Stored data

========================================

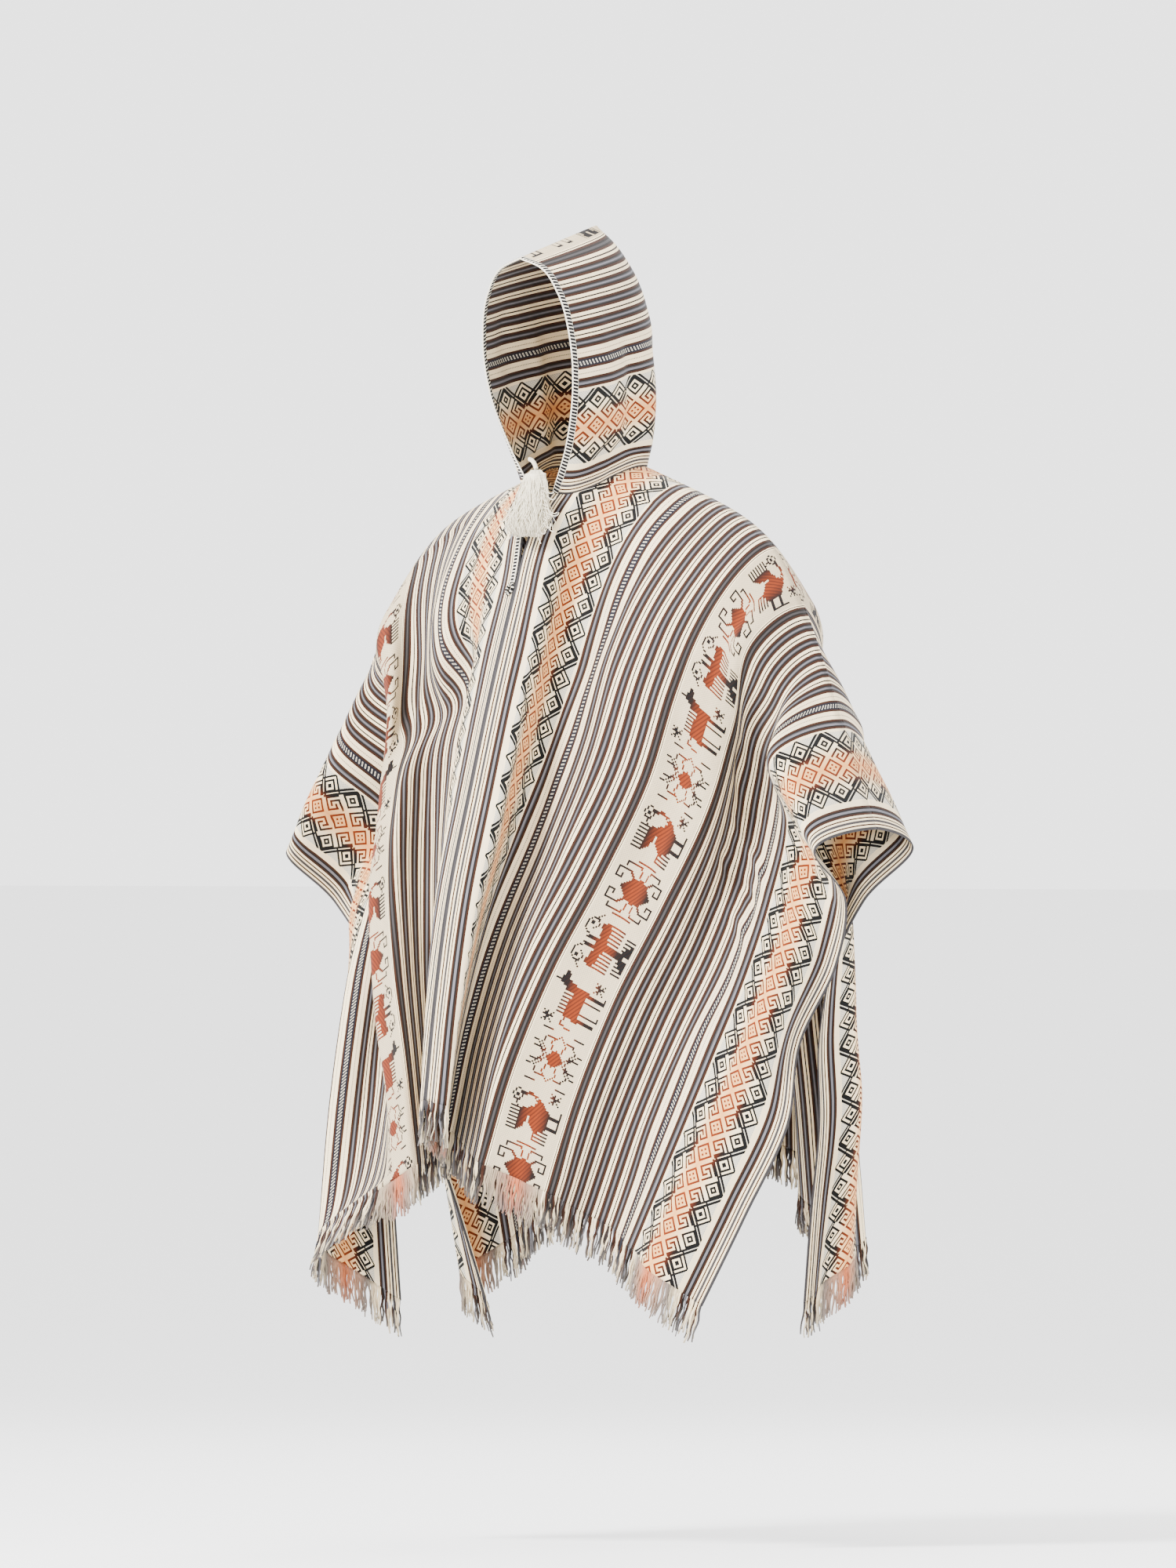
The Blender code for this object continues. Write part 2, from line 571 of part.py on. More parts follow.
def build_tassel():
    down, half_width, half_depth = np.array(TASSEL).T
    centres = np.array(TASSEL_TOP) + TASSEL_LENGTH * np.outer(down, [0, -TASSEL_FORWARD, -1])
    across, forward = np.outer(half_width, [1, 0, 0]), np.outer(half_depth, [0, 1, 0])
    make_rings("tassel", centres, across, forward, TASSEL_SIDES, "wool")


def build_tie():
    route = np.array(TIE_ROUTE)
    along = np.gradient(route, axis=0)
    along /= np.linalg.norm(along, axis=1)[:, None]
    side = np.cross(along, [0, 1, 0])
    side /= np.linalg.norm(side, axis=1)[:, None]
    other = np.cross(along, side)
    make_rings("tassel_tie", route, TIE_RADIUS * side, TIE_RADIUS * other, TIE_SIDES, "wool")


def main():
    for old in list(bpy.data.objects):
        bpy.data.objects.remove(old)
    grids, normals, hems = lay_panels()
    build_hood(grids, normals)
    build_panels(grids, normals, hems)
    build_hood_braid(grids)
    build_slit_braid(grids, normals)
    build_tassel()
    build_tie()


main()
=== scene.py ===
"""Looks of the hooded poncho: its cloth as thin shells with woven stripes, lattice and animal bands,
the edging braids, the wool tassel and the warp fringe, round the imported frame.

The cloth is worked out from its cut as the part's source does it: u is the distance from the middle seam
and v the distance down from the shoulder seam. The same (u, v) are the texture coordinates, so the weave
follows the cloth. Sizes are metres. Colours are named as they look and turned into linear light.
"""

import math

import bpy
import numpy as np
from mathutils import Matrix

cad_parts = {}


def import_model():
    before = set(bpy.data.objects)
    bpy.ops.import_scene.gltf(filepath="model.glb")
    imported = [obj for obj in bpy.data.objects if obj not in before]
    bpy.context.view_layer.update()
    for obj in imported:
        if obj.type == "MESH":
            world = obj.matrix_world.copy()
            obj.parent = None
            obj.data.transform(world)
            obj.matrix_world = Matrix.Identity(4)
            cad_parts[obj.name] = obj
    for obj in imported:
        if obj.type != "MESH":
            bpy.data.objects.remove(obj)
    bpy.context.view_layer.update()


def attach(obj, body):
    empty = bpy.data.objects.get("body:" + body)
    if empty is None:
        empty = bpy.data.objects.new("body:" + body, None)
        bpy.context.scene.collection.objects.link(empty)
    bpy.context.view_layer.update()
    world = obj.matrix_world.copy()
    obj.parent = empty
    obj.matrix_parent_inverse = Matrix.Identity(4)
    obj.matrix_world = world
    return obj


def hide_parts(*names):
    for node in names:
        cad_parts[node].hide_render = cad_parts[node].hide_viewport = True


# Cut of the cloth
LOOM_WIDTH = 0.73
PANEL_LENGTH = 0.97
FRINGE_LENGTH = 0.055
NECK_HALF_WIDTH = 0.075
NECK_FRONT_DEPTH = 0.12
NECK_BACK_DEPTH = 0.055
SLIT_LENGTH = 0.12
SLIT_HALF_WIDTH = 0.016
SLIT_SPREAD_REACH = 0.05
HOOD_HEIGHT = 0.335
HOOD_DEPTH = 0.25  # from the face to the back seam, along the cloth
HOOD_SQUARENESS = 2.3
BRAID_WIDTH = 0.010
BRAID_THICKNESS = 0.0035
BRAID_LIFT = 0.0006
CLOTH_THICKNESS = 0.0018
SEAM_GAP = 0.0002

# Hang of the cloth
NECK_RISE = 0.02
WARP_TILT = math.radians(20.5)
WARP_STEEPNESS = 0.965
HEM_RISE = 0.055
SHOULDER_EASE = 0.065
SHOULDER_EASE_REACH = 0.065
SHOULDER_POINT = 0.29
SHOULDER_ROUNDING = 0.035
FRONT_LEFT_LEAN = math.radians(46)
FRONT_RIGHT_LEAN = math.radians(24)
BACK_LEAN = math.radians(-12)
SAG_REACH = 0.27

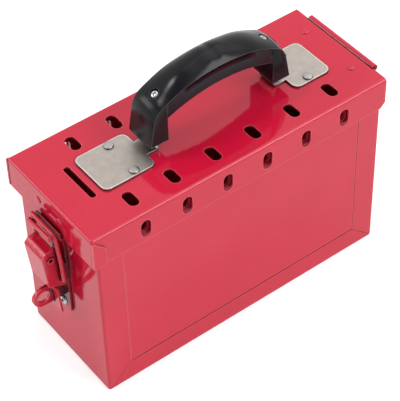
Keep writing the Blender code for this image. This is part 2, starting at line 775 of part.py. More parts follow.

========================================

Begin with the line containing "obj.matrix_world = Matrix.Identity(4)", end with the line containing "obj.parent = empty", and repeat every line in that stretch exactly.

            obj.matrix_world = Matrix.Identity(4)
            cad_parts[obj.name] = obj
    for obj in imported:
        if obj.type != "MESH":
            bpy.data.objects.remove(obj)
    bpy.context.view_layer.update()


def attach(obj, body):
    empty = bpy.data.objects.get("body:" + body)
    if empty is None:
        empty = bpy.data.objects.new("body:" + body, None)
        bpy.context.scene.collection.objects.link(empty)
    bpy.context.view_layer.update()
    world = obj.matrix_world.copy()
    obj.parent = empty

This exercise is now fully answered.